** start of Data for the task **

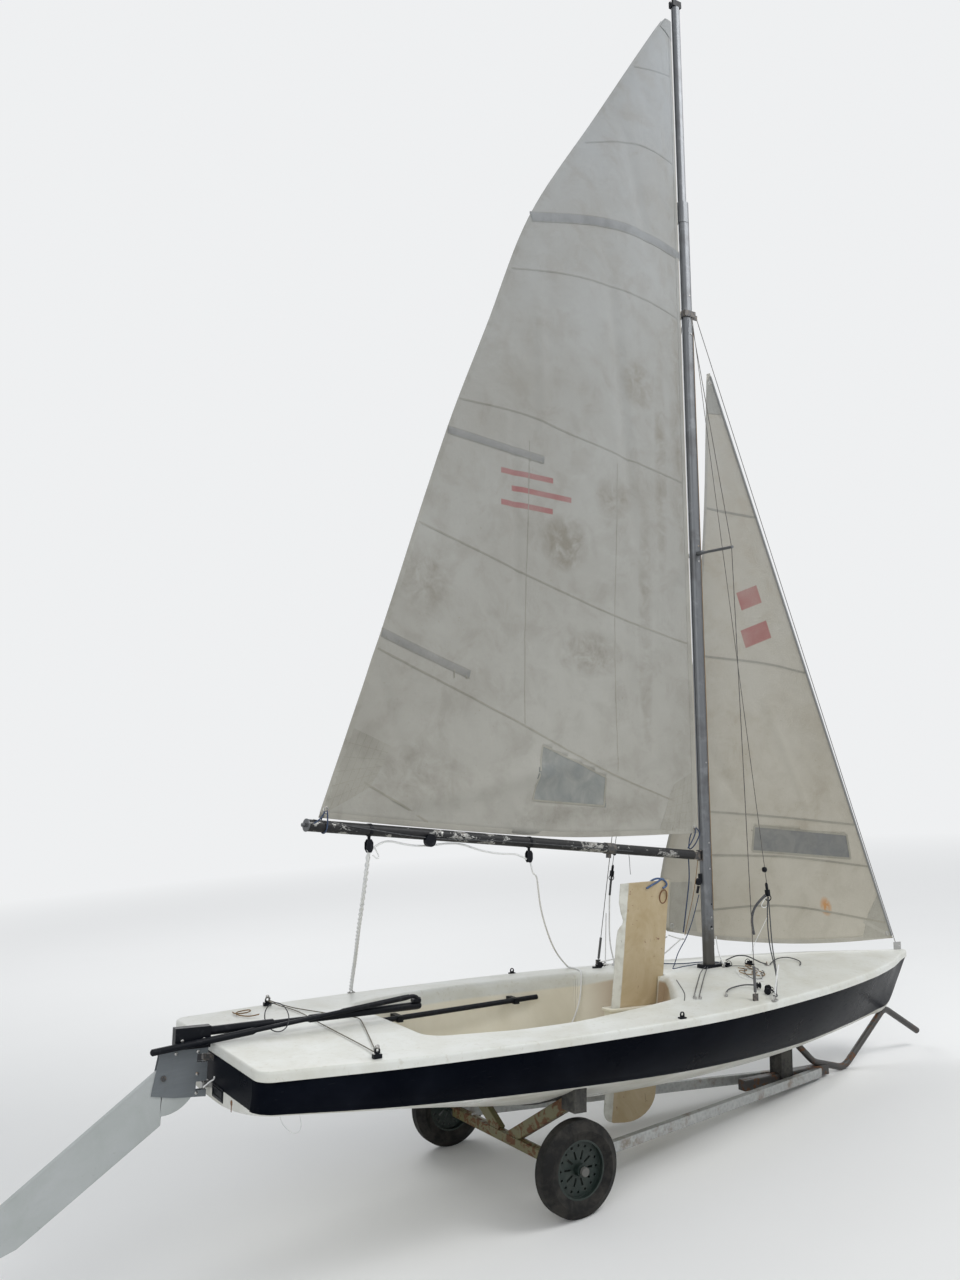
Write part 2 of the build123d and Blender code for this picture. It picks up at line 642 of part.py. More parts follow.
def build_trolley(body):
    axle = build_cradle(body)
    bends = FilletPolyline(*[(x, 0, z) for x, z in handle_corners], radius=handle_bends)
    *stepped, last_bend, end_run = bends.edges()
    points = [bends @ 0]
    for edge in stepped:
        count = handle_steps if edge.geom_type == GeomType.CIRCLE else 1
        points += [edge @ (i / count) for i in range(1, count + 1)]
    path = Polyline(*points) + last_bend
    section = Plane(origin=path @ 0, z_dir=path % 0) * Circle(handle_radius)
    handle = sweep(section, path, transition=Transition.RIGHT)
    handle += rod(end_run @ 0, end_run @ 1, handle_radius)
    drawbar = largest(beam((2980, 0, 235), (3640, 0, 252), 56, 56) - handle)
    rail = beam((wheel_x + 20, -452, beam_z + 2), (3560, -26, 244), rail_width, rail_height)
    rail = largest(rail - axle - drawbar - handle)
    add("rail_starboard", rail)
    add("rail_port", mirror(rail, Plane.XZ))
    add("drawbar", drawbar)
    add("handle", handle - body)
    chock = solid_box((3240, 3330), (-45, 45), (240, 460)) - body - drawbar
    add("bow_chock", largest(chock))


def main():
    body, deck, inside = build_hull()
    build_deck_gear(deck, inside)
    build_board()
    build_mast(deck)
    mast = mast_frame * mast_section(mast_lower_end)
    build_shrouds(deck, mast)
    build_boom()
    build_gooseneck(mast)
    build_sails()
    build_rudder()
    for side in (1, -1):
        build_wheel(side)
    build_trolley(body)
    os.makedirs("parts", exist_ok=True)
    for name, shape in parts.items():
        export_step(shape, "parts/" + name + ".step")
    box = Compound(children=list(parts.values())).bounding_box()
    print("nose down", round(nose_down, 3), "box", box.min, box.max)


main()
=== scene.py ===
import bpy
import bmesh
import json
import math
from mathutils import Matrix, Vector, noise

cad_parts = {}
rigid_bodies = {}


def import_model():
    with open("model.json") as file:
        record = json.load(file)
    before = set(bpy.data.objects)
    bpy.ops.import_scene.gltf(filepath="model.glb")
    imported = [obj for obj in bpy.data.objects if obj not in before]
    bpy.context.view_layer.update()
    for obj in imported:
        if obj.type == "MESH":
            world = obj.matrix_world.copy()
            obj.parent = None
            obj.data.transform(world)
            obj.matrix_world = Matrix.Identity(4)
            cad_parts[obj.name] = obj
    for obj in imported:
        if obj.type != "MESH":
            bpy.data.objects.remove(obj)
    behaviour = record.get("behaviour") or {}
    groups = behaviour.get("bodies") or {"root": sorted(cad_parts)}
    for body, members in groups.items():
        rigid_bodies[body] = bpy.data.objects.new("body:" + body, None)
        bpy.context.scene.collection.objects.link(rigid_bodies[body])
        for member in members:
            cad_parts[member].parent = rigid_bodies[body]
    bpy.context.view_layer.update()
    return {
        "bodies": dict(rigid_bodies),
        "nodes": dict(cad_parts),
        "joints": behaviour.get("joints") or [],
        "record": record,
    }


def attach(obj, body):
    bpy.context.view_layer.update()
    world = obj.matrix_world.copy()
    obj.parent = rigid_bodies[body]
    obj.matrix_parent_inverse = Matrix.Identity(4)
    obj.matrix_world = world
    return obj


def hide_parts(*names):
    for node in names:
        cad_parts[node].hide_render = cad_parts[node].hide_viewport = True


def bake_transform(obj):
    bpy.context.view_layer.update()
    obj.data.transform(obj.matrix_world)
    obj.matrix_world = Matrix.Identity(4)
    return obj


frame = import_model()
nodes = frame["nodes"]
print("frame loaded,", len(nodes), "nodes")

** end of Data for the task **
** start of Data for the task **

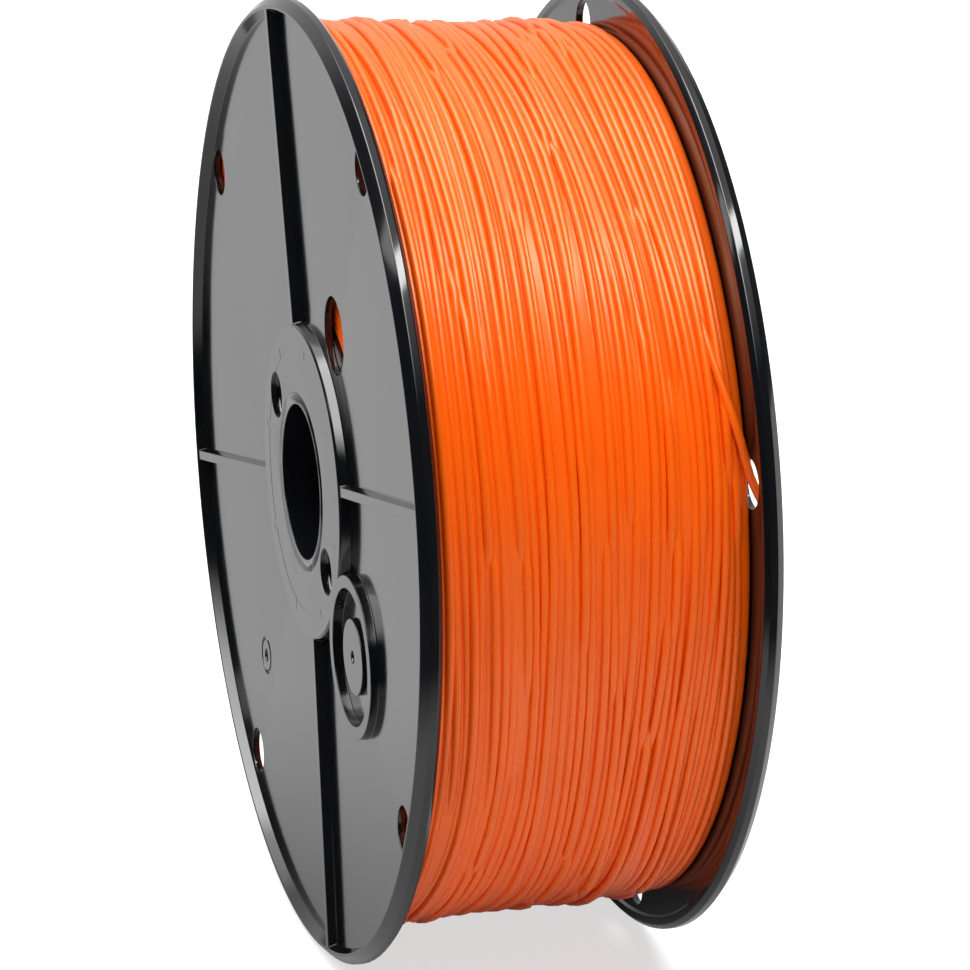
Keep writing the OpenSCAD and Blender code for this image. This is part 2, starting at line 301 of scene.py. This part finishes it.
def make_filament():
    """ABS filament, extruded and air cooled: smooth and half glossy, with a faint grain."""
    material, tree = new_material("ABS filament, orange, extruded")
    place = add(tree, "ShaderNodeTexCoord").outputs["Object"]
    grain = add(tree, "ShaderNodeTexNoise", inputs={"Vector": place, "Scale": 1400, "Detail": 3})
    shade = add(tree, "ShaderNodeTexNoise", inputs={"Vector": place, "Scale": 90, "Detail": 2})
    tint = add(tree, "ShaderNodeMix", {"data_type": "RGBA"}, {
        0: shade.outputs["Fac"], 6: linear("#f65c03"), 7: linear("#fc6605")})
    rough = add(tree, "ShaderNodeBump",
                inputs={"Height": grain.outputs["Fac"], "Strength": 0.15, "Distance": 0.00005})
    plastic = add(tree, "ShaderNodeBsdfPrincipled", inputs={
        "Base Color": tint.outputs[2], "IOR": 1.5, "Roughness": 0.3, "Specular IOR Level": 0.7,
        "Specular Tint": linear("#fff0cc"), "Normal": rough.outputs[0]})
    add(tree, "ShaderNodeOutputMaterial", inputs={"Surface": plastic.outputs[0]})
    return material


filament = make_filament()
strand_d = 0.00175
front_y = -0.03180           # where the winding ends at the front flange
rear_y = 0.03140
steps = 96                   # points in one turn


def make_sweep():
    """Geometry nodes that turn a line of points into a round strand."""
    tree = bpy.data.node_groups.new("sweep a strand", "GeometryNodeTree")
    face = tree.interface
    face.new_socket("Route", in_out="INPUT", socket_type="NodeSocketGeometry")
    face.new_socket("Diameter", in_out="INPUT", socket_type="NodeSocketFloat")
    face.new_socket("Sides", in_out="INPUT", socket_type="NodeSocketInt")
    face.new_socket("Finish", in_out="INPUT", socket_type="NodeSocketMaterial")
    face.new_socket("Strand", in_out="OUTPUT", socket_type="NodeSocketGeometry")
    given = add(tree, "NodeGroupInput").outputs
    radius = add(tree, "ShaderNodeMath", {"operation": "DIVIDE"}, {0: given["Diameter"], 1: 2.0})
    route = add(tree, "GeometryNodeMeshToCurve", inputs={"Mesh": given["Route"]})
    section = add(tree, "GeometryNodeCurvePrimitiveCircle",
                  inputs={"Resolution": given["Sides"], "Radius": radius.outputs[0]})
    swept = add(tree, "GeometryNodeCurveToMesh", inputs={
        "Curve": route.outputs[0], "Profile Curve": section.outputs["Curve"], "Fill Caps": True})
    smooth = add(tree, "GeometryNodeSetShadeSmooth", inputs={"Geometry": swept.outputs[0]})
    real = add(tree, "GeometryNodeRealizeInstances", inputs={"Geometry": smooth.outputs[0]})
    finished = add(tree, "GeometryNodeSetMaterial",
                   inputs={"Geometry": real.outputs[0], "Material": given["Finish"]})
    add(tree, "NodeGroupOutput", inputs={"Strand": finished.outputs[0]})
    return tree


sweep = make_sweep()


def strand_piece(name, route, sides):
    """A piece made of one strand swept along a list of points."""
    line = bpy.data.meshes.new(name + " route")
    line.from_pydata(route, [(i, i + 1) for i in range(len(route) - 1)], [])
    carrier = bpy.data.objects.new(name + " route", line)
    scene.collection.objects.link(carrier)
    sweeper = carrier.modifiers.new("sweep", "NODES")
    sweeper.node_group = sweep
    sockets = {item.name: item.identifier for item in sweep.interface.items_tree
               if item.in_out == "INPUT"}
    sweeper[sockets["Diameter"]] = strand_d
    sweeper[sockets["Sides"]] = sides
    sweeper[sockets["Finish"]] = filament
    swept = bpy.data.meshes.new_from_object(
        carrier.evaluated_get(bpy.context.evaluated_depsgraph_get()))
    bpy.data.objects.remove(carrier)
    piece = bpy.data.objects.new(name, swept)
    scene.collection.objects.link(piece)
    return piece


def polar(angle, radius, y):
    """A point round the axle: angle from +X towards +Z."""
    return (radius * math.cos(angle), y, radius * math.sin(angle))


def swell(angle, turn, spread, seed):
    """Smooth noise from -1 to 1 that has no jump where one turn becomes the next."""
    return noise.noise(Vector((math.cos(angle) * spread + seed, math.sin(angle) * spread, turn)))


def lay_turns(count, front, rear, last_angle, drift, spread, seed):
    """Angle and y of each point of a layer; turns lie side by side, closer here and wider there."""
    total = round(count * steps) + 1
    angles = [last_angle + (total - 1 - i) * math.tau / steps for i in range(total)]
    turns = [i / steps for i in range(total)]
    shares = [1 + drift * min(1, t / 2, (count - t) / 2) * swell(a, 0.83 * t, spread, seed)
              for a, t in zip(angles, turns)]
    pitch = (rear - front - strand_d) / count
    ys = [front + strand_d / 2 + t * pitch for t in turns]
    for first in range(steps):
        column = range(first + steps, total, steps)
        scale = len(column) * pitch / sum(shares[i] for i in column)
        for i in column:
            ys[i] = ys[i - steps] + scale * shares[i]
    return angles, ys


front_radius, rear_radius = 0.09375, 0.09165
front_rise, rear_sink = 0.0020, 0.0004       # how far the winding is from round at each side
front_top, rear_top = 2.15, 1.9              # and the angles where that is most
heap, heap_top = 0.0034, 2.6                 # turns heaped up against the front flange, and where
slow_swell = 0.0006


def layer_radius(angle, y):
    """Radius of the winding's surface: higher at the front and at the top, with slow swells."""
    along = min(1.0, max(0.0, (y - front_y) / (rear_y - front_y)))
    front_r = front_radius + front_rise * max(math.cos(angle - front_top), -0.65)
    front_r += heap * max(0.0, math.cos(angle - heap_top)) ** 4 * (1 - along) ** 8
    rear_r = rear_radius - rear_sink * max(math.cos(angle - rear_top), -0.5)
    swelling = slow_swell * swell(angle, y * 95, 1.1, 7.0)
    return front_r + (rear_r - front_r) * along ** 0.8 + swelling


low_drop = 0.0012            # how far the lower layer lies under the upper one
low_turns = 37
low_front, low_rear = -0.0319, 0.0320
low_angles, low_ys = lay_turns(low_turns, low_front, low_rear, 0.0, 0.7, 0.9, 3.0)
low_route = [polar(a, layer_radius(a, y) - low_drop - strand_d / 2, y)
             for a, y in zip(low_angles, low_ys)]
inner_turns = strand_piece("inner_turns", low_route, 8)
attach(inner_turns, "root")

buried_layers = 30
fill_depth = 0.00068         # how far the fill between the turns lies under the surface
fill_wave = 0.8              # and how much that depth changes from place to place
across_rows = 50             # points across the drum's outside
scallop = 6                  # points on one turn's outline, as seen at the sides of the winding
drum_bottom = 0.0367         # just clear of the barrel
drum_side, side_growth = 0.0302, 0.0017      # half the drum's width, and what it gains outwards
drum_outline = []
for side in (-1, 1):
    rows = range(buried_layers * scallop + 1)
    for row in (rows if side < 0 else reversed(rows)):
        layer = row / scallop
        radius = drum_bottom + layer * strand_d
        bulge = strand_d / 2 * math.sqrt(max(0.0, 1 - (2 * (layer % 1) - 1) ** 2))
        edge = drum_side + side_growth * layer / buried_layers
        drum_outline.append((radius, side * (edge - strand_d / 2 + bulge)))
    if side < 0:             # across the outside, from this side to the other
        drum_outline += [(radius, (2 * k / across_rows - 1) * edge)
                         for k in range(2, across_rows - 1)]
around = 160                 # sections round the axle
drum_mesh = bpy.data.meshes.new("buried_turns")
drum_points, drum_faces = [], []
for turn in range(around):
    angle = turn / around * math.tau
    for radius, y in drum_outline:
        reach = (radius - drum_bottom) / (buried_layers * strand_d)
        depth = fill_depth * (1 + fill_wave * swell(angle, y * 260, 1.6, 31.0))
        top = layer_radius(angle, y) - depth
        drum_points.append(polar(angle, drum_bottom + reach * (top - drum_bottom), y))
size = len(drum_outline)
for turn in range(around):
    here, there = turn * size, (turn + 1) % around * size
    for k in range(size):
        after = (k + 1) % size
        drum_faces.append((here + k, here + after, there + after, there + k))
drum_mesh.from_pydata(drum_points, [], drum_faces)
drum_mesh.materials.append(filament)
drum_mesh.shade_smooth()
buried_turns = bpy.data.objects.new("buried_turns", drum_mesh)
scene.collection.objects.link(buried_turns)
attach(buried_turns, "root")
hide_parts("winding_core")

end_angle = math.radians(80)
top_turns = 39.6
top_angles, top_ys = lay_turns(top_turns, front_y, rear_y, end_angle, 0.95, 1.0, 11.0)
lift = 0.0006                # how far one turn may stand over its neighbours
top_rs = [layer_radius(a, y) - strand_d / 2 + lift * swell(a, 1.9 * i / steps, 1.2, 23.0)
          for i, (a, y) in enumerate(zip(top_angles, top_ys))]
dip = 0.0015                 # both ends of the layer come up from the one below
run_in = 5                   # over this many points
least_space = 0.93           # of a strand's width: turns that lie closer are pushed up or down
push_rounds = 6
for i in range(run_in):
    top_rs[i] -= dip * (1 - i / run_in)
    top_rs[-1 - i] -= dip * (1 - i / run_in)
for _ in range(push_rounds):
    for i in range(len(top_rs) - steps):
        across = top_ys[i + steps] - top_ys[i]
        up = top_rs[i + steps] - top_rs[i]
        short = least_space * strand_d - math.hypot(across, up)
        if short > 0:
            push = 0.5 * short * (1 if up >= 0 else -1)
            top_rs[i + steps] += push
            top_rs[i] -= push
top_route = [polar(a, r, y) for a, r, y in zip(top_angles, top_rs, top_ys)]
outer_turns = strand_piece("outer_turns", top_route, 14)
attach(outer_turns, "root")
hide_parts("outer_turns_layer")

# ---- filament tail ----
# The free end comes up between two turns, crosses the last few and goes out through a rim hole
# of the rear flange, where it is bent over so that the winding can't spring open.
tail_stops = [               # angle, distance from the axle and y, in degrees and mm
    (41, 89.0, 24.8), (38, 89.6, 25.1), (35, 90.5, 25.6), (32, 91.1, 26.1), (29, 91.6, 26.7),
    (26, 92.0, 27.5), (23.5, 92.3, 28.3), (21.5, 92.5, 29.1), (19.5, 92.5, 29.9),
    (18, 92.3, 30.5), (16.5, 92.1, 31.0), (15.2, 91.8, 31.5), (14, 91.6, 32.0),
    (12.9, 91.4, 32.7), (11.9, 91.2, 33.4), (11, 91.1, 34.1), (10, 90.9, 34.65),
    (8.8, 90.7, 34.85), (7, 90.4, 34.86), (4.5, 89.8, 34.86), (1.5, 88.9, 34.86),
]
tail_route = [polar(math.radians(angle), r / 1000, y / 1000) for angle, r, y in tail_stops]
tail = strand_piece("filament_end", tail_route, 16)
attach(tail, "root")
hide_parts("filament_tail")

** end of Data for the task **
** start of Data for the task **

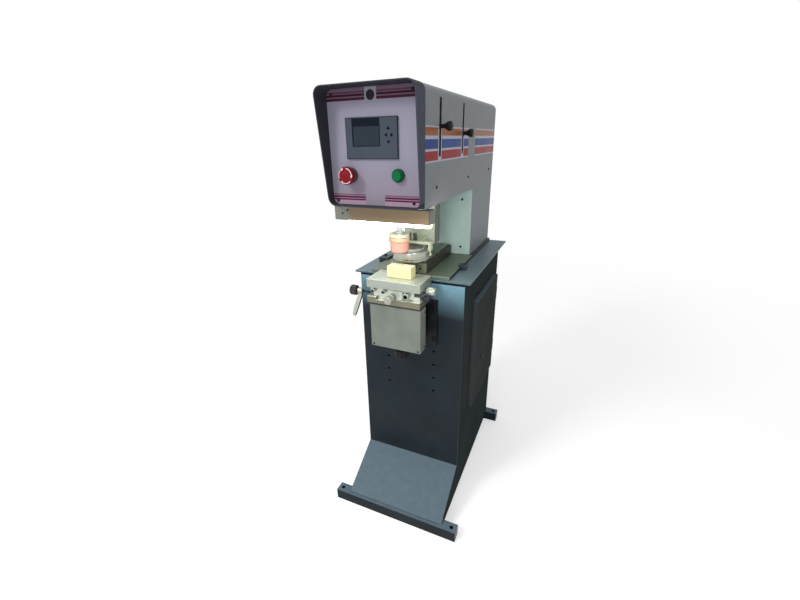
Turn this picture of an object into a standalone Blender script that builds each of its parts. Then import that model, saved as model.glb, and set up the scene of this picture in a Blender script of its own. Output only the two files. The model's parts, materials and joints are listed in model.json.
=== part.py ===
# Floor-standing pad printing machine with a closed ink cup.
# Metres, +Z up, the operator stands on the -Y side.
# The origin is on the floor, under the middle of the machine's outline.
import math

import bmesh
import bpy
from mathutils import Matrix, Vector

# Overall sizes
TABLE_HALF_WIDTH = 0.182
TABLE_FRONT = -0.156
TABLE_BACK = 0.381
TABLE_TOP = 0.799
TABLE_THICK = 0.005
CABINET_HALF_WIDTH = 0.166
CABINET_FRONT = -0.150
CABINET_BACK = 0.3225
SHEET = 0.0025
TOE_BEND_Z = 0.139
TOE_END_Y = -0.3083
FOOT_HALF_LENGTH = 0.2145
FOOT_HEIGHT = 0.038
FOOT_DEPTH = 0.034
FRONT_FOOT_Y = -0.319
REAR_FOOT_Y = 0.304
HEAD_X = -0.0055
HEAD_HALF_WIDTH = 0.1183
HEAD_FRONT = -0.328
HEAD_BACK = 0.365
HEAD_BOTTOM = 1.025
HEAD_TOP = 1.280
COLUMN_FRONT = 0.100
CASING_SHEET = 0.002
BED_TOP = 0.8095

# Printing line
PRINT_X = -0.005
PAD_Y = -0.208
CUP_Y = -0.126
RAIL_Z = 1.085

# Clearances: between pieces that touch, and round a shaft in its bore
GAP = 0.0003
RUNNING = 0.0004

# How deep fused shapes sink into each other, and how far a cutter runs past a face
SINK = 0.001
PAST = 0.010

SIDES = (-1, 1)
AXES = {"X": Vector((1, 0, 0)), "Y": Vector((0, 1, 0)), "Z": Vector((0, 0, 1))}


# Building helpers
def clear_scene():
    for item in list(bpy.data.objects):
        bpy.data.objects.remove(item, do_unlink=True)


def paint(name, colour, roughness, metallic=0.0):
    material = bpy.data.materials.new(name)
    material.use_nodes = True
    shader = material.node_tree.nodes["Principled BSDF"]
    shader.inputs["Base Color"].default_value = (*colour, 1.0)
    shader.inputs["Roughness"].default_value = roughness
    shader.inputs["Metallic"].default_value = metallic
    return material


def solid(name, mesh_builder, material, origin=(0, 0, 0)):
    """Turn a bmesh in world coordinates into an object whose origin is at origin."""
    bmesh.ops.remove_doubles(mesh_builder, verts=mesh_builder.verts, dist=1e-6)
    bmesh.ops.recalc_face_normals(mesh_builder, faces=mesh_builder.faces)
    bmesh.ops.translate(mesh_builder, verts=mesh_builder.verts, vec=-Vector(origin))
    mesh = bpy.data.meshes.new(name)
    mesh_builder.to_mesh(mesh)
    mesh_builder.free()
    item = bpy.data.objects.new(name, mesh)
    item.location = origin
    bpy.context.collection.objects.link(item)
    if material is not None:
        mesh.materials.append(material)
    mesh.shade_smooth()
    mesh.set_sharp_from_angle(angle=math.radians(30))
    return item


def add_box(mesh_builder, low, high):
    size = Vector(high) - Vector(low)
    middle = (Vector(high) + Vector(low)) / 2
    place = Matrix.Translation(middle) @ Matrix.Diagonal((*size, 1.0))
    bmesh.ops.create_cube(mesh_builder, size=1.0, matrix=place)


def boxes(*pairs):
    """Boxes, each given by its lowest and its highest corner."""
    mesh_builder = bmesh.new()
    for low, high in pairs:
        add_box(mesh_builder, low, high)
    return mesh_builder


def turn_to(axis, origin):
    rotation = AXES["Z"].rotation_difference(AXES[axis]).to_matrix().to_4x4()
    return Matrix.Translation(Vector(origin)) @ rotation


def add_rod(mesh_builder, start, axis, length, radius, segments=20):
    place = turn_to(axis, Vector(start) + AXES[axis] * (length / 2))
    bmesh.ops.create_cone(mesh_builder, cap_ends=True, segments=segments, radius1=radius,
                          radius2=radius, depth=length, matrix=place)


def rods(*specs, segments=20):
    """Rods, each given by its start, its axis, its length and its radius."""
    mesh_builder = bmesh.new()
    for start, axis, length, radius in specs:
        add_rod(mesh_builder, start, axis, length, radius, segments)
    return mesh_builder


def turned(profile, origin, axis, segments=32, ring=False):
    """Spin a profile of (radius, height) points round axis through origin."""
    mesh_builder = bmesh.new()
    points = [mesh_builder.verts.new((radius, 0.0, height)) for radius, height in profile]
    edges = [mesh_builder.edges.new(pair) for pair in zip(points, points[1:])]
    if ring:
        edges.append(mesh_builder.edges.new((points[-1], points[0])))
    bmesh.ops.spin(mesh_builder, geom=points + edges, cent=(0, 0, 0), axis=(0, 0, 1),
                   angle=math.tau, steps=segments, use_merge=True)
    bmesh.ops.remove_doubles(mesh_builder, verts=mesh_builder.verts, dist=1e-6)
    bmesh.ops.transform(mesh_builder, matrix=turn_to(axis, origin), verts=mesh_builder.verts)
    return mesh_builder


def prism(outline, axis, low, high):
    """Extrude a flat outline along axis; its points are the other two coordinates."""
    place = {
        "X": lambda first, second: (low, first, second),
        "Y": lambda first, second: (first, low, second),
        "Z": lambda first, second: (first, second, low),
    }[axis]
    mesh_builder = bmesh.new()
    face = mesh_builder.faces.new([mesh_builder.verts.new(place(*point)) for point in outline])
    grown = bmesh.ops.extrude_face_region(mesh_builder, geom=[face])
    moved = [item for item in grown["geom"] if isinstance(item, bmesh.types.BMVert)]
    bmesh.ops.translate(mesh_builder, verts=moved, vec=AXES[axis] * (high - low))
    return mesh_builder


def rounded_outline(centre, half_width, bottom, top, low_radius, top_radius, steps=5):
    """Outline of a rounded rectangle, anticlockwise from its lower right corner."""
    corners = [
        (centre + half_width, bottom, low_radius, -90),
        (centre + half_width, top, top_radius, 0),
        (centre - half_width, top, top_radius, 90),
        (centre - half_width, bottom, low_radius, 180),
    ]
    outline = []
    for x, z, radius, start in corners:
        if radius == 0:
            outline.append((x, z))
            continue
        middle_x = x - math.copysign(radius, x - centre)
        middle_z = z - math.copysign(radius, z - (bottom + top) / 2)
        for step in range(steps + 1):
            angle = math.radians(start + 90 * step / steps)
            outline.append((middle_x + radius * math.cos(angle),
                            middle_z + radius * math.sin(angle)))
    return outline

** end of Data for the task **

*Problem to solve*. Between the line containing "build_boom()" and the line containing "bpy.data.objects.remove(obj)" lies the part to return. Return it exactly, counting both of those lines.

*Finished task*.
    build_boom()
    build_gooseneck(mast)
    build_sails()
    build_rudder()
    for side in (1, -1):
        build_wheel(side)
    build_trolley(body)
    os.makedirs("parts", exist_ok=True)
    for name, shape in parts.items():
        export_step(shape, "parts/" + name + ".step")
    box = Compound(children=list(parts.values())).bounding_box()
    print("nose down", round(nose_down, 3), "box", box.min, box.max)


main()
=== scene.py ===
import bpy
import bmesh
import json
import math
from mathutils import Matrix, Vector, noise

cad_parts = {}
rigid_bodies = {}


def import_model():
    with open("model.json") as file:
        record = json.load(file)
    before = set(bpy.data.objects)
    bpy.ops.import_scene.gltf(filepath="model.glb")
    imported = [obj for obj in bpy.data.objects if obj not in before]
    bpy.context.view_layer.update()
    for obj in imported:
        if obj.type == "MESH":
            world = obj.matrix_world.copy()
            obj.parent = None
            obj.data.transform(world)
            obj.matrix_world = Matrix.Identity(4)
            cad_parts[obj.name] = obj
    for obj in imported:
        if obj.type != "MESH":
            bpy.data.objects.remove(obj)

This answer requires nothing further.